▶ _Instructions for the task_:
Find every line in the records below that holds the word "type" and copy it.

---------- Supplied records

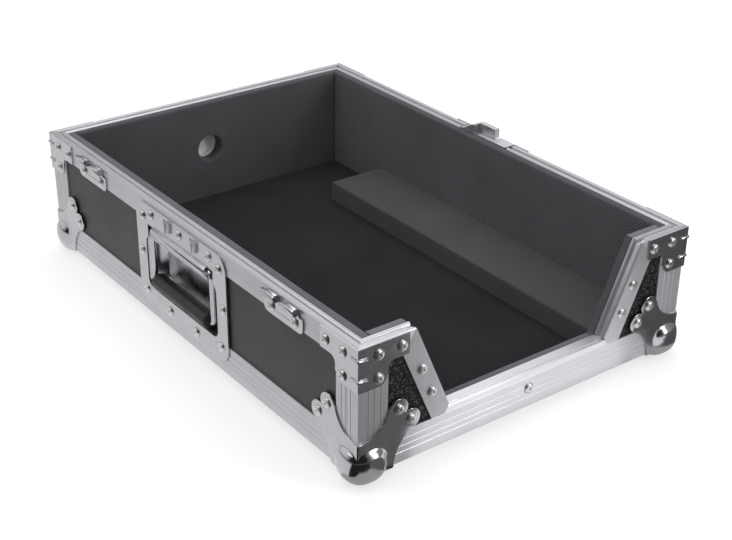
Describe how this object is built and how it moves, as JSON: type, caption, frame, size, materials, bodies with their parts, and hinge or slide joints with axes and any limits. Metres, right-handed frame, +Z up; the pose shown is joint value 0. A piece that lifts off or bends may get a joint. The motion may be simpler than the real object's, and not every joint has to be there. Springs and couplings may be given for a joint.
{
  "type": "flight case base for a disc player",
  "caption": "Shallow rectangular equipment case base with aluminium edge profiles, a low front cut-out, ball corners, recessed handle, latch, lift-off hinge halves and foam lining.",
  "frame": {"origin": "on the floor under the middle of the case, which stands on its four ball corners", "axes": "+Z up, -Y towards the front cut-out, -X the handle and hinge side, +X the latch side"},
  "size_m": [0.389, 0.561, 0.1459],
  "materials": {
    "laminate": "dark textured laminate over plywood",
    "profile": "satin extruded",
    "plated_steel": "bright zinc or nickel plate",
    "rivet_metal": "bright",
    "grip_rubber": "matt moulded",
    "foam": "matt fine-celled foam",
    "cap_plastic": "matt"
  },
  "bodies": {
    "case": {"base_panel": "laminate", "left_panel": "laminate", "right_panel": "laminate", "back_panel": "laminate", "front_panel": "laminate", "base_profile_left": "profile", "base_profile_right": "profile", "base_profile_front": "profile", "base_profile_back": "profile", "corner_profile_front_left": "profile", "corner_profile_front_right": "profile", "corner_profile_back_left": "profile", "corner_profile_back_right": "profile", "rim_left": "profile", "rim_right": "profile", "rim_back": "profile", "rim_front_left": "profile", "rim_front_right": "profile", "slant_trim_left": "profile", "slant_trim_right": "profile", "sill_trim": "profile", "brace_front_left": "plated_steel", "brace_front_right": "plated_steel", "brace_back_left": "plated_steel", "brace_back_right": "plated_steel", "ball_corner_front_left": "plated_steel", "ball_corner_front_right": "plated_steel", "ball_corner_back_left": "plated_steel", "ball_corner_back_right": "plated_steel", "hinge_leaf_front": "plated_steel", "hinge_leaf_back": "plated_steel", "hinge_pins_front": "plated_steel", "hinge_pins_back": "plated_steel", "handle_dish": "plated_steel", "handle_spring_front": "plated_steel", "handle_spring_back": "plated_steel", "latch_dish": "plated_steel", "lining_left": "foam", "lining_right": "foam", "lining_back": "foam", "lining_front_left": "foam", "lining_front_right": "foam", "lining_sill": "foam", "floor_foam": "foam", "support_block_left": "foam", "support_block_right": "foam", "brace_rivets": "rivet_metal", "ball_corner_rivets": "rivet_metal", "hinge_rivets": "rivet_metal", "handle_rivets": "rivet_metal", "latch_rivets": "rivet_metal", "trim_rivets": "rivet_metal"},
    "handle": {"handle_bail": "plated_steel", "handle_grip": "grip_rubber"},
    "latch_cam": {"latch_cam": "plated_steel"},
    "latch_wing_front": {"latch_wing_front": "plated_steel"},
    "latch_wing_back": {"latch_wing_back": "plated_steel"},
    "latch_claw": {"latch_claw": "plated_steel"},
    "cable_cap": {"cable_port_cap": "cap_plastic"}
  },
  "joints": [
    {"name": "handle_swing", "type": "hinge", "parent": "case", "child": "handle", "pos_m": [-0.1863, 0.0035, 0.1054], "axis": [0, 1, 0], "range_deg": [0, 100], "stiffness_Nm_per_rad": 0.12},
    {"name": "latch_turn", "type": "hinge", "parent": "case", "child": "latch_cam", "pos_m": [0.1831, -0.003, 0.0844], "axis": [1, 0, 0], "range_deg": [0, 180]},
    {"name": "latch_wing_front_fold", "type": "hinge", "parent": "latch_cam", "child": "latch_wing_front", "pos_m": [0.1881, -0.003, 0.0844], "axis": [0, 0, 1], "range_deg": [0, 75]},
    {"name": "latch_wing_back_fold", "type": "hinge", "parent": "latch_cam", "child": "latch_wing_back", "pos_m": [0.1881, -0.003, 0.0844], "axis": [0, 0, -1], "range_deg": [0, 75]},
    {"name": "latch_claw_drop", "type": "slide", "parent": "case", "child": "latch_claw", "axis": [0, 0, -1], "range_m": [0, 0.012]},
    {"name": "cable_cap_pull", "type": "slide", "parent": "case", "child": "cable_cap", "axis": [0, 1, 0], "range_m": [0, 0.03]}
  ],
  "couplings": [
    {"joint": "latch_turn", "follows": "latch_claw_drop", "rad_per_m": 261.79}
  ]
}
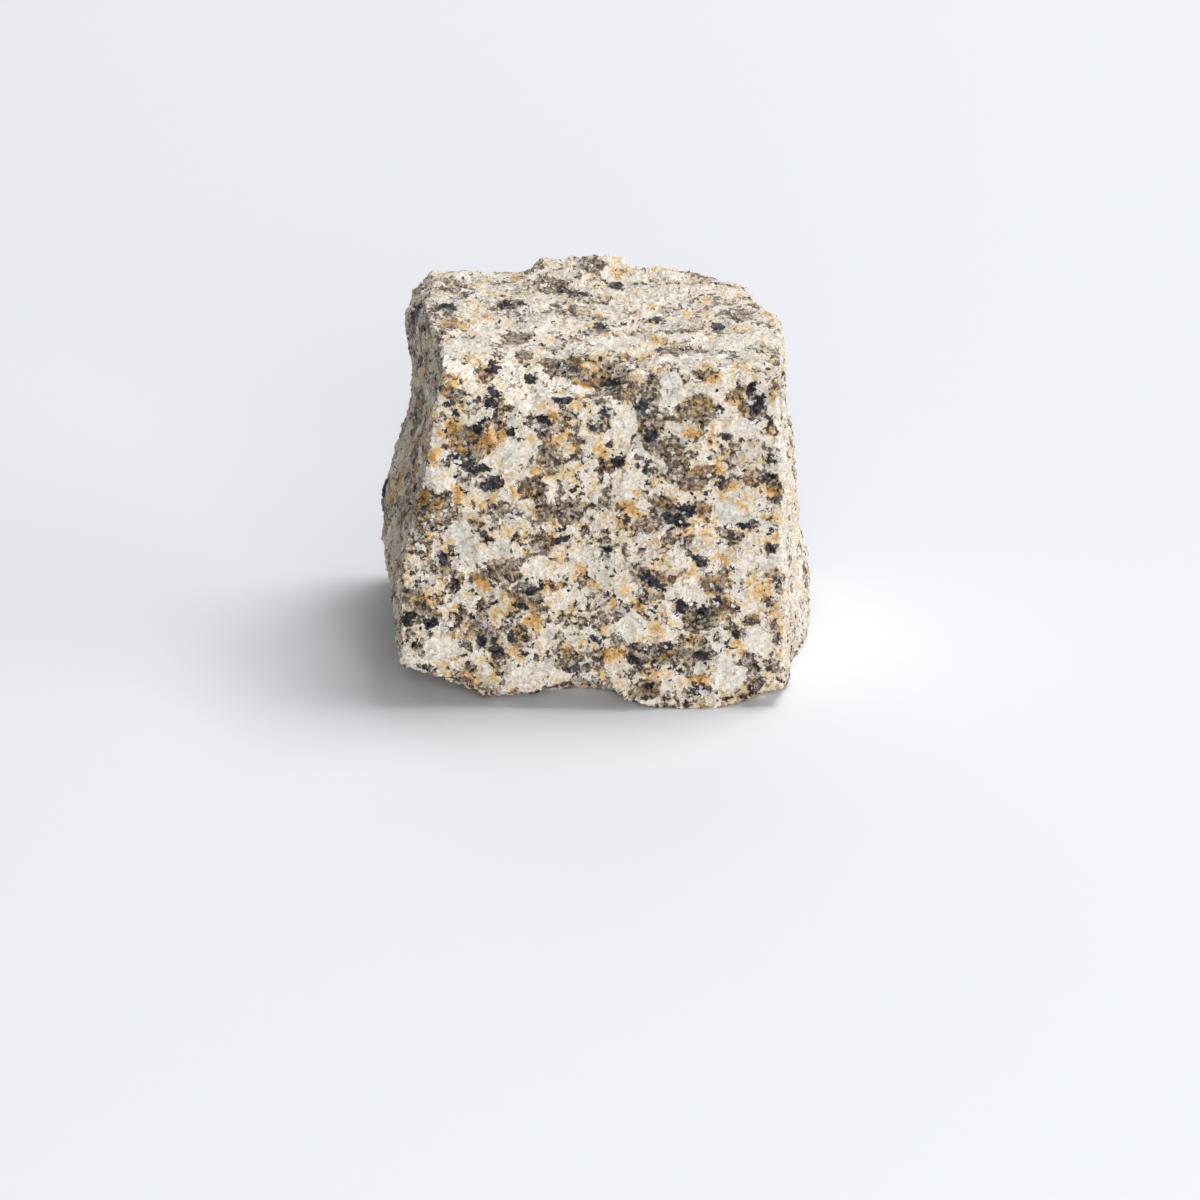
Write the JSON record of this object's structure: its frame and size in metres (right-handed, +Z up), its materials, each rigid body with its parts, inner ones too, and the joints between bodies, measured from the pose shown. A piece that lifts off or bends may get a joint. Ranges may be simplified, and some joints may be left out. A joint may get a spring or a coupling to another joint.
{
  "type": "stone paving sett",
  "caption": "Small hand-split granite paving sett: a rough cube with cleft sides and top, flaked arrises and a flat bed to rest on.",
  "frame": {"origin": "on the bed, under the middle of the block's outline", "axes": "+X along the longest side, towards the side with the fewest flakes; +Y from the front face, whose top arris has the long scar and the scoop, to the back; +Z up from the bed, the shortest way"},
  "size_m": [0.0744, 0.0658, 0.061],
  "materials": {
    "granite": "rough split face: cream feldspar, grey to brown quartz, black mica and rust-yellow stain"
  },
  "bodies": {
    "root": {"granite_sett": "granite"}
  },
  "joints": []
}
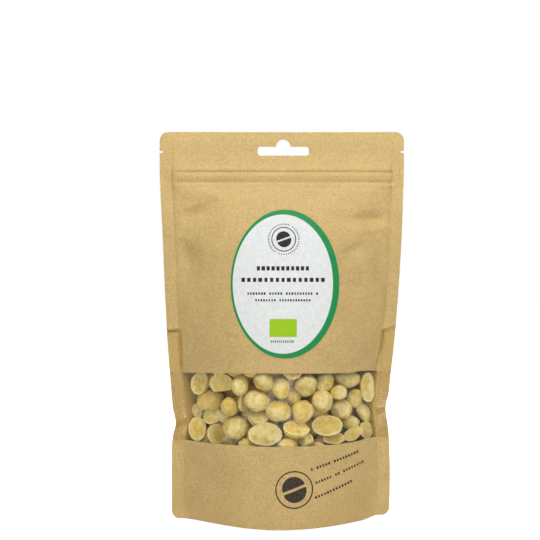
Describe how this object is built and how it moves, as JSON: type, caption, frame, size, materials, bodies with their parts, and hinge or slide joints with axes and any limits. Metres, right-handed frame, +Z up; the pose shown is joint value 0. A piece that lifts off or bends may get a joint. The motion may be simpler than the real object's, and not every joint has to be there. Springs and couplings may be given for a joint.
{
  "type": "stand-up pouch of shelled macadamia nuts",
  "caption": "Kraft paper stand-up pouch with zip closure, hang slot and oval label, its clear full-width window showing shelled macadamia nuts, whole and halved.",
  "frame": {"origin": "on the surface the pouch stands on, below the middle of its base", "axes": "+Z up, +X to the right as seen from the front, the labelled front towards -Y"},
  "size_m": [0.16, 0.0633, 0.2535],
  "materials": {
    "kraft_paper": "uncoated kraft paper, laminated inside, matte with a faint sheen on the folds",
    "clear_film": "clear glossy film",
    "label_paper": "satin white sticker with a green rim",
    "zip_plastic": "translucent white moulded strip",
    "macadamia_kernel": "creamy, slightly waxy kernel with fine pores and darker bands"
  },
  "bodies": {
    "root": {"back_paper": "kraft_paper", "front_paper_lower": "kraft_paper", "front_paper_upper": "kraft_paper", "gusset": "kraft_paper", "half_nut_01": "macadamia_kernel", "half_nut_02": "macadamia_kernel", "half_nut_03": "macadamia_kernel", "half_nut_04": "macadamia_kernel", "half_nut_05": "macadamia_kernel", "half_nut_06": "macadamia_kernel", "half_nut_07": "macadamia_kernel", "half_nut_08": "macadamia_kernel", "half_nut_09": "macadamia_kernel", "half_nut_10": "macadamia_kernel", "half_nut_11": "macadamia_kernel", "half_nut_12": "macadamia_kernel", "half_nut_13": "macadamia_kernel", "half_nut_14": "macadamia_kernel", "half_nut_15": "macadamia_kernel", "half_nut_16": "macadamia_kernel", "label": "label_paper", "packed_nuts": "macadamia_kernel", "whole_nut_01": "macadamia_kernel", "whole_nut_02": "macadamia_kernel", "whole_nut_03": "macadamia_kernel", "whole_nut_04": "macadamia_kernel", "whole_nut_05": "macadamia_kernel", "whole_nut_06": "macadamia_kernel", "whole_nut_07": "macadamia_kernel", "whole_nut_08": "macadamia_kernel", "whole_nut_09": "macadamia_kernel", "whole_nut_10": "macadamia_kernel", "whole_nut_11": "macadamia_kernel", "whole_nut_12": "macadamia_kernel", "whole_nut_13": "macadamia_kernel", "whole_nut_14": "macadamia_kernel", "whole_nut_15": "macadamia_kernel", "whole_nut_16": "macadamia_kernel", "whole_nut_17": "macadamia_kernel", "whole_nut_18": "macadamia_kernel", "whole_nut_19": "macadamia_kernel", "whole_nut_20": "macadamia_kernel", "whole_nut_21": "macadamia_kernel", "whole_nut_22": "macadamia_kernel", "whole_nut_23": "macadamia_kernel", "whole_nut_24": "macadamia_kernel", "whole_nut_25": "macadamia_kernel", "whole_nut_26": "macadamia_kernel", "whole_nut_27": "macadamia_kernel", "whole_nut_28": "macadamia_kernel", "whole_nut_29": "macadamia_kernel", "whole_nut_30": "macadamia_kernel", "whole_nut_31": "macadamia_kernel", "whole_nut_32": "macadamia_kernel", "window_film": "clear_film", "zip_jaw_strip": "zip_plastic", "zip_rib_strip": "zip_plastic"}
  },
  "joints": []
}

--------------------

▶ _Final result_:
Describe how this object is built and how it moves, as JSON: type, caption, frame, size, materials, bodies with their parts, and hinge or slide joints with axes and any limits. Metres, right-handed frame, +Z up; the pose shown is joint value 0. A piece that lifts off or bends may get a joint. The motion may be simpler than the real object's, and not every joint has to be there. Springs and couplings may be given for a joint.
  "type": "flight case base for a disc player",
    {"name": "handle_swing", "type": "hinge", "parent": "case", "child": "handle", "pos_m": [-0.1863, 0.0035, 0.1054], "axis": [0, 1, 0], "range_deg": [0, 100], "stiffness_Nm_per_rad": 0.12},
    {"name": "latch_turn", "type": "hinge", "parent": "case", "child": "latch_cam", "pos_m": [0.1831, -0.003, 0.0844], "axis": [1, 0, 0], "range_deg": [0, 180]},
    {"name": "latch_wing_front_fold", "type": "hinge", "parent": "latch_cam", "child": "latch_wing_front", "pos_m": [0.1881, -0.003, 0.0844], "axis": [0, 0, 1], "range_deg": [0, 75]},
    {"name": "latch_wing_back_fold", "type": "hinge", "parent": "latch_cam", "child": "latch_wing_back", "pos_m": [0.1881, -0.003, 0.0844], "axis": [0, 0, -1], "range_deg": [0, 75]},
    {"name": "latch_claw_drop", "type": "slide", "parent": "case", "child": "latch_claw", "axis": [0, 0, -1], "range_m": [0, 0.012]},
    {"name": "cable_cap_pull", "type": "slide", "parent": "case", "child": "cable_cap", "axis": [0, 1, 0], "range_m": [0, 0.03]}
  "type": "stone paving sett",
Describe how this object is built and how it moves, as JSON: type, caption, frame, size, materials, bodies with their parts, and hinge or slide joints with axes and any limits. Metres, right-handed frame, +Z up; the pose shown is joint value 0. A piece that lifts off or bends may get a joint. The motion may be simpler than the real object's, and not every joint has to be there. Springs and couplings may be given for a joint.
  "type": "stand-up pouch of shelled macadamia nuts",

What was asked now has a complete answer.